▸ Work to complete: Go through the data below. List every line that holds the word "type".

▸ Dataset section:
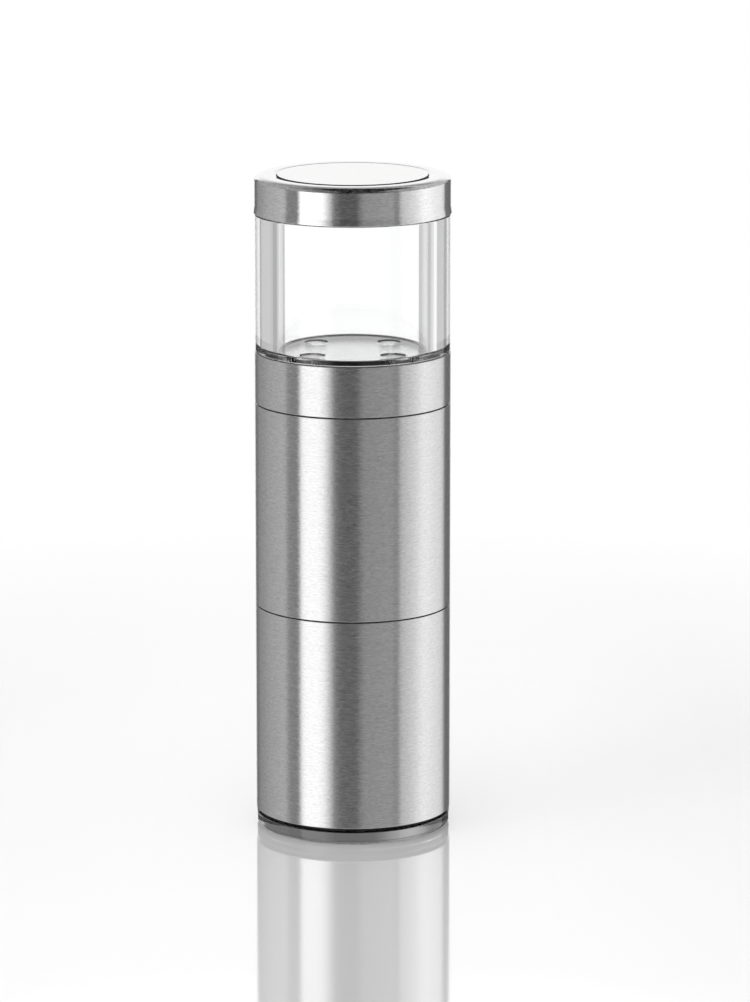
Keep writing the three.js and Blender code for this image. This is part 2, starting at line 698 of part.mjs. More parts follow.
// Cap shell: a drawn steel cap with a hole for the disc and a slight flare at its rim
function capShell() {
  const rim = BODY_RADIUS + CAP_FLARE;
  const flareTop = capBottom + CAP_FLARE_HEIGHT;
  return part('cap_shell', revolve([
    [rim - CAP_WALL, capBottom],
    [rim - SLEEVE_EDGE, capBottom],
    [rim, capBottom + SLEEVE_EDGE],
    [BODY_RADIUS, flareTop],
    ...arc(BODY_RADIUS - capRound, capTop - capRound, capRound, 0, 90),
    [capHoleRadius, capTop],
    [capHoleRadius, capTop - CAP_WALL],
    ...arc(capInside - CAP_INNER_ROUND, capTop - CAP_WALL - CAP_INNER_ROUND, CAP_INNER_ROUND, 90, 0, 1),
    [capInside, flareTop],
  ]), brushedSteel);
}

// Cap insert: the white disc that shows on top, a skirt inside the shell and the sealing plug
function capInsert() {
  const skirtBottom = capBottom + LINER_SETBACK;
  return part('cap_insert', revolve([
    [0, insertCeiling],
    [capSeal.inside, insertCeiling],
    [capSeal.inside, capPlugBottom],
    [capSeal.plug - JAR_EDGE, capPlugBottom],
    [capSeal.plug, capPlugBottom + JAR_EDGE],
    ...grooveProfile(capSeal),
    [capSeal.plug, insertFlangeBottom],
    [skirtInside, insertFlangeBottom],
    [skirtInside, skirtBottom],
    [insertRadius, skirtBottom],
    [insertRadius, insertShoulder - capRound],
    [insertRadius - capRound, insertShoulder],
    [capDiscRadius, insertShoulder],
    [capDiscRadius, capTop - SLEEVE_EDGE],
    [capDiscRadius - SLEEVE_EDGE, capTop],
    [0, capTop],
  ]), whitePlastic);
}

// Drive shaft: hexagonal bar with a round head, riveted through the stop at its lower end
function driveShaft() {
  const headBottom = shaftPocketFloor + REST_GAP;
  const head = rod(SHAFT_HEAD_RADIUS, headBottom, headBottom + SHAFT_HEAD_HEIGHT);
  const bar = rod(shaftCorner, shaftBottom, headBottom + SHAFT_HEAD_HEIGHT / 2, 6);
  const rivet = rod(RIVET_RADIUS, rivetBottom, shaftBottom + STOP_THICKNESS, FASTENER_SEGMENTS);
  return part('drive_shaft', head.add(bar).add(rivet), springSteel);
}

function shaftStop() {
  const hole = RIVET_RADIUS + SLIDE_GAP;
  return part('shaft_stop', ring(hole, STOP_RADIUS, stopBottom, stopTop, SMALL_SEGMENTS), springSteel);
}

function springSeat() {
  const hole = rod(shaftHoleCorner, seatBottom - CUT_PAST, seatTop + CUT_PAST, 6);
  return part('spring_seat', rod(springLedgeRadius, seatBottom, seatTop).subtract(hole), springSteel);
}

// Claw sleeve: slides on the hexagonal shaft; its lower bore runs past the stop
function clawSleeve() {
  const flangeTop = clawSleeveBottom + CLAW_FLANGE_HEIGHT;
  const turned = revolve([
    [clawBoreRadius, clawSleeveBottom],
    [springLedgeRadius, clawSleeveBottom],
    [springLedgeRadius, flangeTop],
    [clawSleeveRadius, flangeTop],
    [clawSleeveRadius, clawSleeveTop],
    [0, clawSleeveTop],
    [0, guideBottom],
    [clawBoreRadius, guideBottom],
  ], SMALL_SEGMENTS);
  const hexBore = rod(shaftHoleCorner, guideBottom - CUT_PAST, clawSleeveTop + CUT_PAST, 6);
  return part('claw_sleeve', turned.subtract(hexBore), blackPlastic);
}

function clawPlug() {
  const hole = screwHole(clawPlugBottom - CUT_PAST, clawPlugBottom + CLAW_SCREW_LENGTH);
  return part('claw_plug', rod(clawPlugRadius, clawPlugBottom, clawPlugTop).subtract(hole), acetal);
}

// Claw plate: a steel disc with pointed prongs bent down round its rim to grip the nut
function clawPlate() {
  const hole = screwHole(clawPlateBottom - CUT_PAST, clawPlateTop + CUT_PAST);
  const prongs = aroundAxis(PRONG_COUNT, (turn) => {
    const outline = new THREE.Shape([
      new THREE.Vector2(-PRONG_WIDTH / 2, 0),
      new THREE.Vector2(0, -PRONG_LENGTH),
      new THREE.Vector2(PRONG_WIDTH / 2, 0),
      new THREE.Vector2(PRONG_WIDTH / 2, CLAW_PLATE_THICKNESS / 2),
      new THREE.Vector2(-PRONG_WIDTH / 2, CLAW_PLATE_THICKNESS / 2),
    ]);
    const spike = new THREE.ExtrudeGeometry(outline, { depth: CLAW_PLATE_THICKNESS, bevelEnabled: false });
    spike.rotateX(Math.PI / 2).translate(0, CLAW_PLATE_RADIUS - SLIDE_GAP, clawPlateBottom);
    return solidOf(spike.rotateZ(turn));
  });
  const plate = rod(CLAW_PLATE_RADIUS, clawPlateBottom, clawPlateTop).subtract(hole);
  return part('claw_plate', plate.add(sum(prongs)), bladeSteel);
}

function clawScrew() {
  const headTop = clawPlateBottom - END_PLAY;
  const headBottom = headTop - CLAW_SCREW_HEAD_HEIGHT;
  const head = rod(CLAW_SCREW_HEAD_RADIUS, headBottom, headTop);
  const shankTop = clawPlugBottom + CLAW_SCREW_LENGTH - REST_GAP;
  const shank = screwShank(headTop - CLAW_SCREW_HEAD_HEIGHT / 2, shankTop);
  const slot = driveSlot(CLAW_SCREW_HEAD_RADIUS, headBottom - CUT_PAST, headBottom + DRIVE_SLOT_DEPTH);
  return part('claw_screw', head.add(shank).subtract(slot), springSteel);
}

// Feed spring: one wire, close at both ends and open between, as one unbroken tube
function springPoint(turns) {
  const low = springBottom + SPRING_WIRE / 2;
  const high = springTop - SPRING_WIRE / 2;
  const openPitch = (high - low - 2 * springEndPitch) / (SPRING_TURNS - 2);
  const open = THREE.MathUtils.clamp(turns - 1, 0, SPRING_TURNS - 2);
  const height = low + (turns - open) * springEndPitch + open * openPitch;
  const angle = 2 * Math.PI * turns;
  return new THREE.Vector3(springRadius * Math.cos(angle), springRadius * Math.sin(angle), height);
}

function feedSpring() {
  const count = Math.round(SPRING_TURNS * SPRING_STEPS);
  const centres = Array.from({ length: count + 1 }, (_, i) => springPoint(i / SPRING_STEPS));
  const positions = [];
  centres.forEach((centre, i) => {
    const ahead = centres[Math.min(i + 1, count)].clone().sub(centres[Math.max(i - 1, 0)]).normalize();
    const outward = new THREE.Vector3(centre.x, centre.y, 0).normalize();
    const across = new THREE.Vector3().crossVectors(ahead, outward).normalize();
    for (let k = 0; k < SPRING_SIDES; k += 1) {
      const angle = (2 * Math.PI * k) / SPRING_SIDES;
      const corner = centre.clone().addScaledVector(outward, (SPRING_WIRE / 2) * Math.cos(angle));
      positions.push(...corner.addScaledVector(across, (SPRING_WIRE / 2) * Math.sin(angle)).toArray());
    }
  });
  const faces = [];
  for (let i = 0; i < count; i += 1) {
    for (let k = 0; k < SPRING_SIDES; k += 1) {
      const a = i * SPRING_SIDES + k;
      const b = i * SPRING_SIDES + ((k + 1) % SPRING_SIDES);
      faces.push(a, b, b + SPRING_SIDES, a, b + SPRING_SIDES, a + SPRING_SIDES);
    }
  }
  const last = count * SPRING_SIDES;
  for (let k = 1; k < SPRING_SIDES - 1; k += 1) {
    faces.push(0, k + 1, k, last, last + k, last + k + 1);
  }
  const geometry = new THREE.BufferGeometry();
  geometry.setAttribute('position', new THREE.Float32BufferAttribute(positions, 3));
  geometry.setIndex(faces);
  printLeastGap(centres);
  return part('feed_spring', solidOf(geometry), springSteel);
}

// The least gap between turns is measured from each centre to every one half a turn or more away.
function printLeastGap(centres) {
  let least = Infinity;
  centres.forEach((from, i) => {
    for (let k = i + SPRING_STEPS / 2; k < centres.length; k += 1) {
      least = Math.min(least, from.distanceTo(centres[k]) - SPRING_WIRE);
    }
  });
  console.log(`feed_spring: least gap to itself ${least.toFixed(2)} mm`);
}

// Bodies that move as one
function body(name, ...parts) {
  const group = new THREE.Group();
  group.name = name;
  group.add(...parts);
  return group;
}

const group = new THREE.Group();
group.name = 'nutmeg_grater';
group.add(
  body('base_lid', aromaLid(), seal('lid_seal', lidSeal, clearSilicone)),
  body(
    'grinder',
    sleeve('lower_sleeve', lowerSleeveBottom, lowerSleeveTop),
    lowerLiner(),
    nutChamber(),
    bladeDisc(),
    bladeRetainer(),
  ),
  body(
    'spring_housing',
    sleeve('mid_sleeve', midSleeveBottom, midSleeveTop),
    midLiner(),
    bearingPlate(),
    seal('spigot_seal', spigotSeal, clearSilicone),
    thrustWasher(),
  ),
  body(
    'head',
    sleeve('head_ring', headRingBottom, headRingTop),
    headCore(),
    hubClip(),
    deckPlate(),
    jarGasket(),
    storageJar(),
    ...Object.entries(screwPlaces).map(jarScrew),
    driveShaft(),
    shaftStop(),
    springSeat(),
    feedSpring(),
  ),
  body('claw', clawSleeve(), clawPlug(), clawPlate(), clawScrew()),
  body('cap', capShell(), capInsert(), seal('cap_seal', capSeal, clearSilicone)),
);

export default group;
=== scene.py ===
# %% [markdown]
# # A nutmeg grater in a small studio
# The grater is a stack of turned parts on one upright axis: a clear foot, two steel-clad bodies, a
# turning head with a clear jar, and a steel cap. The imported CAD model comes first. It is the frame
# that every dressed piece stands in, so no piece is placed by eye.

# %% Load the frame
import math

import bmesh
import bpy
from mathutils import Matrix, Vector


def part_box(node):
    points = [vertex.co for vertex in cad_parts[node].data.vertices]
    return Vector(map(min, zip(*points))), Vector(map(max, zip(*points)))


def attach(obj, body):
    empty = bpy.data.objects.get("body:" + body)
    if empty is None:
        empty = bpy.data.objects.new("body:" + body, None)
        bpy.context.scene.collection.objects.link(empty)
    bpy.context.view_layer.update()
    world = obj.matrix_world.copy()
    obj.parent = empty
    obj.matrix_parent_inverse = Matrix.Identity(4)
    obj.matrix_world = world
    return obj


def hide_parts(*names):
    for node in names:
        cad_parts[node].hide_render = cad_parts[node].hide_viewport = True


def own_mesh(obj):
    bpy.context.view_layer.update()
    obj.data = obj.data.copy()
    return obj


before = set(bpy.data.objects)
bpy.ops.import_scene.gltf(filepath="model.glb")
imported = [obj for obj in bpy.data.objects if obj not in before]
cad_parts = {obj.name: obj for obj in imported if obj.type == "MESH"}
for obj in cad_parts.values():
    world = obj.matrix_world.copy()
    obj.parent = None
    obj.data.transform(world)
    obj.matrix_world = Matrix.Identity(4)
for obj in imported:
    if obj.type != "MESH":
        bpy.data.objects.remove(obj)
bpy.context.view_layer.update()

# %% [markdown]
# ## Sizes
# Profiles are in millimetres, as on a turner's drawing. A node's box gives its lowest and highest
# point and its widest radius, so each profile starts from the CAD.

# %% Read a node's size in millimetres
MM = 0.001


def low(node):
    return round(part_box(node)[0].z / MM, 3)


def high(node):
    return round(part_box(node)[1].z / MM, 3)


def wide(node):
    return round(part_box(node)[1].x / MM, 3)


def middle(node):
    return (low(node) + high(node)) / 2


def span(node):
    """Lowest point, highest point and widest radius."""
    return low(node), high(node), wide(node)


print("sleeve radius", wide("mid_sleeve"), "mm, overall height", high("cap_shell"), "mm")

# %% [markdown]
# ## Node trees that read as sums
# Materials and geometry trees are both built from nodes. One small class wraps a socket, so that
# `1 - mask * 2` adds the Math nodes by itself. One method adds every other kind of node: its
# settings are set first, because some settings change which sockets a node has.


# %% Wrap a socket and a tree
class Socket:
    """A socket of a node tree that can be used in a sum."""

    def __init__(self, tree, socket):
        self.tree = tree
        self.socket = socket

    def maths(self, operation, *values):
        return self.tree.node("ShaderNodeMath", {"operation": operation}, values)

    def largest(self, other):
        return self.maths("MAXIMUM", self, other)

    def clamped(self, least, most):
        return self.maths("MAXIMUM", self.maths("MINIMUM", self, most), least)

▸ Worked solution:
cad_parts = {obj.name: obj for obj in imported if obj.type == "MESH"}
    if obj.type != "MESH":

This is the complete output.